By Leslie – It’ll Be Fun


Welcome back to Building Your It’ll Be Fun Life — the series where we take the dream of living abroad and gently (sometimes not so gently) run it through a calculator.


In our last article, we talked about France — the beauty, the romance, and the moment we realized that while the cheese is incredible, the long-term math can be unforgiving for our family. This time, we headed south. To the land of glorious chaos, unforgettable food, and one of the most tempting tax incentives in Europe: Italy.

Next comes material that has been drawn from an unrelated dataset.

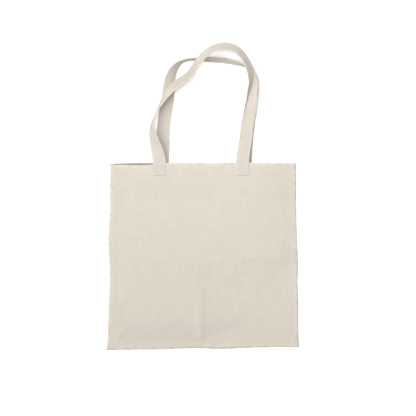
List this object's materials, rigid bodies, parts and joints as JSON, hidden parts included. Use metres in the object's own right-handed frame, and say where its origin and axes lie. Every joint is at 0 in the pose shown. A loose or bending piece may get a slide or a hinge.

We just returned from six weeks on the ground in Southern Italy and Sicily. This wasn’t a vacation. We weren’t just eating gelato and admiring sunsets. We were scouting. Riding trains that operated on their own interpretation of time. Navigating rental agencies that seemed to invent new rules mid-conversation. Climbing staircases that tested both our knees and our optimism. Standing inside properties that looked like dreams… until you noticed the walls.


This is the story of that trip — the truth behind Italy’s famous 7% Flat Tax Regime, and whether Italy can truly compete with the life we’ve built in Portugal… or even a comfortable life back in the U.S. Midwest.


Testing the Hard Parts First


If you’re serious about moving abroad, you have to test daily life — not just the postcard moments.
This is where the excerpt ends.